Binary target variable (0/1)

feature

Numerical feature to be binned

min_bins

Minimum number of bins (default: 2)

max_bins

Maximum number of bins (default: 5)

bin_cutoff

Minimum relative frequency for a bin (not fully implemented, for future extensions)

max_n_prebins

Maximum number of pre-bins (not fully implemented, for future extensions)

convergence_threshold

Convergence threshold for monotonicity enforcement

max_iterations

Maximum number of iterations for monotonicity enforcement

force_monotonicity

Whether to enforce monotonicity of Weight of Evidence

Value

A list containing:

id

Bin identifiers

bin

Bin interval representations

woe

Weight of Evidence values for each bin

iv

Information Value components for each bin

count

Total count in each bin

count_pos

Positive count in each bin

count_neg

Negative count in each bin

cutpoints

Cut points between bins

converged

Whether the algorithm converged

iterations

Number of iterations performed

Details

The algorithm recursively partitions the feature space by finding cut points that maximize information gain, subject to the MDLP criterion that determines whether a cut is justified based on information theory principles. The monotonicity constraint ensures that the WoE values across bins follow a monotonic (strictly increasing or decreasing) pattern, which is often desirable in credit risk modeling applications.

References

Fayyad, U., & Irani, K. (1993). Multi-interval discretization of continuous-valued attributes for classification learning. Proceedings of the 13th International Joint Conference on Artificial Intelligence, 1022-1027.

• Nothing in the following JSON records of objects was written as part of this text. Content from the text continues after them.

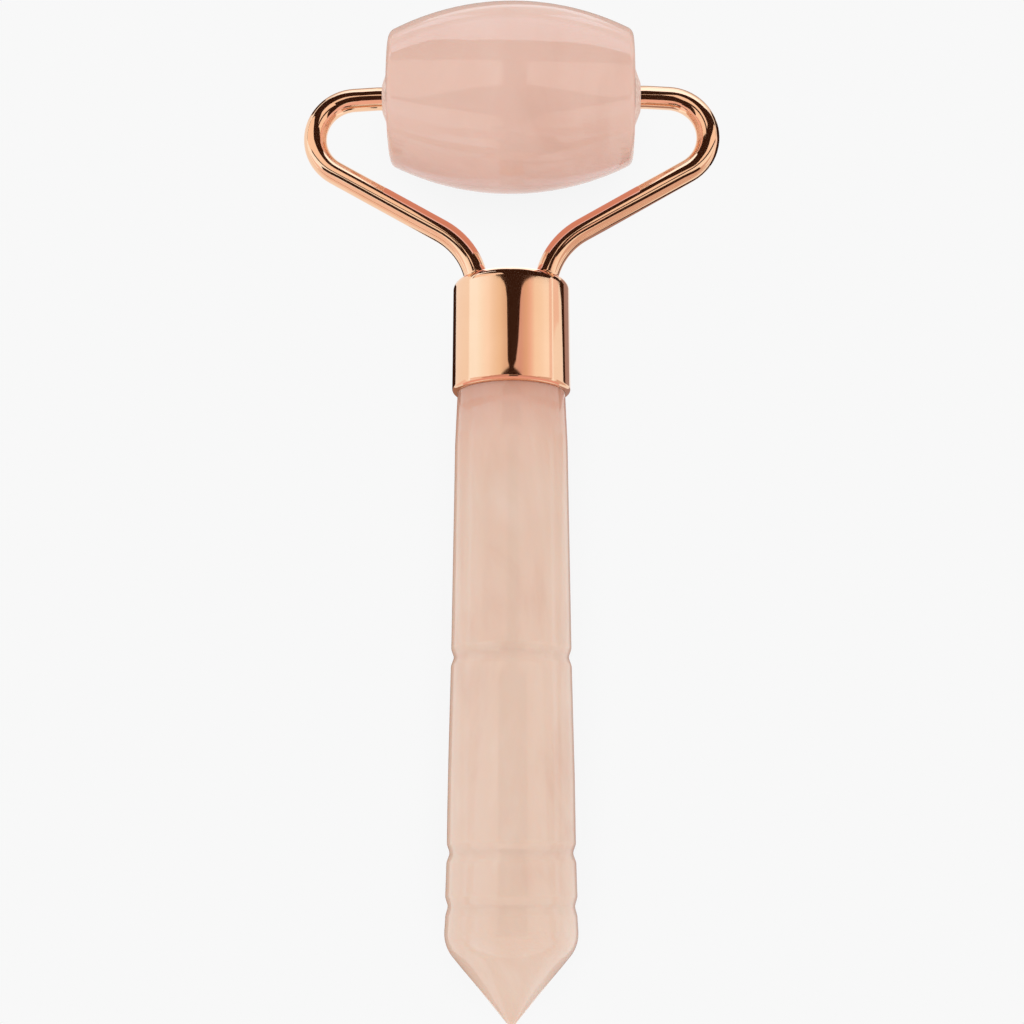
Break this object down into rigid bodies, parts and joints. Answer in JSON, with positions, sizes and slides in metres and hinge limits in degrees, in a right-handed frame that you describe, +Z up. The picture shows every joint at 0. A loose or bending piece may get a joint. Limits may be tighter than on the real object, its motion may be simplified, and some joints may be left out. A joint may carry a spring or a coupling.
{
  "type": "mini face roller",
  "caption": "Hand-held face roller: a crowned rose quartz barrel that spins in a bent-wire fork, with a metal ferrule and a grooved, pointed stone handle.",
  "frame": {"origin": "on the table under the middle of the tool's length and width, with the tool lying as it rests: on the barrel and on the widest ring of the handle", "axes": "+X along the roller barrel's axis, +Y from the handle's point towards the barrel, +Z up from the table"},
  "size_m": [0.0424, 0.102, 0.0194],
  "materials": {
    "rose_quartz_handle": "polished",
    "rose_quartz_roller": "polished",
    "rose_gold_plate": "polished",
    "frosted_bush": "satin",
    "clear_epoxy": "gloss"
  },
  "bodies": {
    "handle": {"handle_stone": "rose_quartz_handle", "ferrule_adhesive": "clear_epoxy", "ferrule": "rose_gold_plate", "left_fork_arm": "rose_gold_plate", "right_fork_arm": "rose_gold_plate", "left_braze_fillet": "rose_gold_plate", "right_braze_fillet": "rose_gold_plate"},
    "roller": {"roller_stone": "rose_quartz_roller", "left_end_bush": "frosted_bush", "right_end_bush": "frosted_bush"}
  },
  "joints": [
    {"name": "roller_spin", "type": "hinge", "parent": "handle", "child": "roller", "pos_m": [0, 0.04129, 0.00972], "axis": [1, 0, 0], "continuous": true}
  ]
}
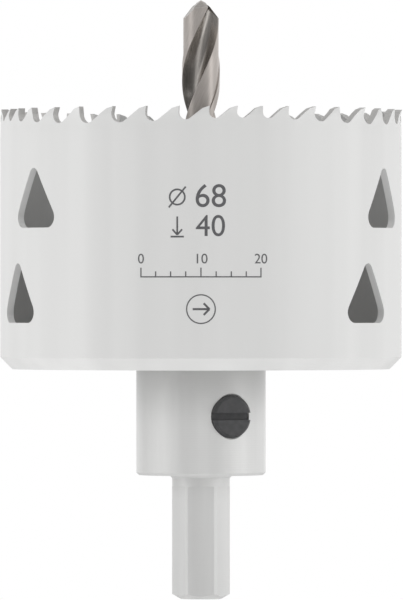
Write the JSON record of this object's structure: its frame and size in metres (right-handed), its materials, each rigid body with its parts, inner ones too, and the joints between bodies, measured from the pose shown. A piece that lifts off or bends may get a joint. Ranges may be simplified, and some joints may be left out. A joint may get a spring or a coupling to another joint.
{
  "type": "hole saw",
  "caption": "Hole saw with a hexagonal-shank arbor: a toothed cup with lever slots in its wall, and a twist drill on its axis that is held by a grub screw.",
  "frame": {"origin": "on the axis, in the end face of the hexagonal shank", "axes": "+Z along the tool's axis from the shank to the teeth and the drill's point; a flat of the shank faces -Y"},
  "size_m": [0.0674, 0.0674, 0.1006],
  "materials": {
    "cup_paint": "light grey satin paint",
    "arbor_steel": "fine turned, dull nickel grey",
    "drill_steel": "ground high-speed steel, bright",
    "black_oxide": "black oxide"
  },
  "bodies": {
    "root": {"saw_shell": "cup_paint", "base_plate": "cup_paint", "arbor": "arbor_steel", "pilot_drill": "drill_steel", "set_screw": "black_oxide"}
  },
  "joints": []
}
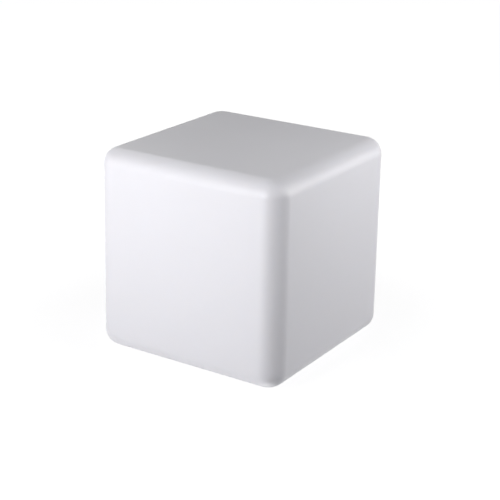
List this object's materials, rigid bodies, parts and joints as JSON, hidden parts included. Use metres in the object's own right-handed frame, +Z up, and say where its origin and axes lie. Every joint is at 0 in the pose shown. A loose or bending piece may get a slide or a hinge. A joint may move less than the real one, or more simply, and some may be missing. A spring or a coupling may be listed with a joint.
{
  "type": "led cube light",
  "caption": "Milky white rounded cube with rubber feet; a recess in its underside holds a push button, a capped charging socket and the sealed battery and light module.",
  "frame": {"origin": "on the ground under the middle of the cube, in the plane of the feet's undersides", "axes": "+Z up; -Y is the front, the large left-hand face in the picture; +X is the right-hand face in the picture"},
  "size_m": [0.3998, 0.3998, 0.4],
  "materials": {
    "abs_grey": "injection-moulded light grey ABS, fine texture",
    "acrylic_clear": "moulded clear acrylic",
    "aluminium": "punched sheet, plain",
    "board_green": "glass-fibre board with green solder mask",
    "board_white": "aluminium-backed board with white solder mask",
    "brass": "turned from hexagon bar, bare",
    "button_white": "injection-moulded white plastic, semi-gloss",
    "cell_sleeve_blue": "steel cans in shrunk blue sleeves",
    "chip_black": "black moulded packages",
    "epoxy_clear": "clear epoxy LED package",
    "foam_black": "closed-cell foam rubber, die-cut",
    "header_white": "moulded white nylon",
    "lead_sleeve_white": "extruded white sleeve",
    "led_phosphor": "yellow phosphor in white packages",
    "nickel": "nickel, plain",
    "nylon_black": "injection-moulded black nylon",
    "pad_grey": "silicone heat-transfer pad",
    "polycarbonate_clear": "injection-moulded clear polycarbonate",
    "polyethylene_white": "rotomoulded milky polyethylene, fine satin grain",
    "receiver_black": "dark infra-red window resin",
    "rubber_black": "moulded black rubber, matte",
    "silicone_grey": "moulded silicone rubber, matte",
    "stainless_steel": "cold-headed stainless steel, plain",
    "switch_red": "moulded red switch actuator",
    "wire_black": "extruded black insulation",
    "wire_red": "extruded red insulation",
    "zinc_steel": "cold-headed steel, bright zinc plated"
  },
  "bodies": {
    "housing": {"foot_front_left": "rubber_black", "foot_front_right": "rubber_black", "foot_back_left": "rubber_black", "foot_back_right": "rubber_black", "shell": "polyethylene_white", "insert_nuts": "brass", "base_gasket": "foam_black", "base_tray": "abs_grey", "base_screws": "stainless_steel", "vent_plug": "nylon_black", "vent_seal": "rubber_black", "button_spring": "stainless_steel", "push_switch": "nylon_black", "charge_socket": "nylon_black", "socket_pin": "nickel", "socket_seal": "rubber_black", "port_cap_anchor": "silicone_grey", "light_pipe": "acrylic_clear", "indicator_lamp": "epoxy_clear", "control_board": "board_green", "board_chips": "chip_black", "battery_header": "header_white", "led_header": "header_white", "control_board_screws": "zinc_steel", "battery_cells": "cell_sleeve_blue", "cell_strips": "nickel", "battery_clamp": "abs_grey", "clamp_screws": "zinc_steel", "protection_board": "board_green", "battery_lead_positive": "wire_red", "battery_lead_negative": "wire_black", "heat_spreader": "aluminium", "lead_grommet": "rubber_black", "thermal_pad": "pad_grey", "led_board": "board_white", "leds": "led_phosphor", "led_plug": "header_white", "remote_receiver": "receiver_black", "led_board_screws": "zinc_steel", "led_lead": "lead_sleeve_white", "light_cover": "polycarbonate_clear", "cover_seal": "rubber_black", "cover_screws": "stainless_steel"},
    "push_button": {"power_button": "button_white", "button_seal": "rubber_black", "switch_plunger": "switch_red"},
    "socket_cap": {"port_cap": "silicone_grey"}
  },
  "joints": [
    {"name": "button_press", "type": "slide", "parent": "housing", "child": "push_button", "axis": [0, 0, 1], "range_m": [0, 0.0016], "stiffness_N_per_m": 1460, "deforming": ["button_spring"]},
    {"name": "cap_hinge", "type": "hinge", "parent": "housing", "child": "socket_cap", "pos_m": [0.017, -0.04575, 0.022], "axis": [-1, 0, 0], "range_deg": [0, 110]}
  ]
}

Kotsiantis, S., & Kanellopoulos, D. (2006). Discretization techniques: A recent survey. GESTS International Transactions on Computer Science and Engineering, 32(1), 47-58.

Examples

if (FALSE) { # \dontrun{
# Generate sample data
set.seed(123)
feature <- rnorm(1000)
target <- as.integer(feature + rnorm(1000) > 0)

# Apply optimal binning
result <- optimal_binning_numerical_fast_mdlpm(target, feature, min_bins = 3, max_bins = 5)

# Print results
print(result)

# Create WoE transformation
woe_transform <- function(x, bins, woe_values) {
  result <- rep(NA, length(x))
  for(i in seq_along(bins)) {
    idx <- eval(parse(text = paste0("x", bins[i])))
    result[idx] <- woe_values[i]
  }
  return(result)
}
} # }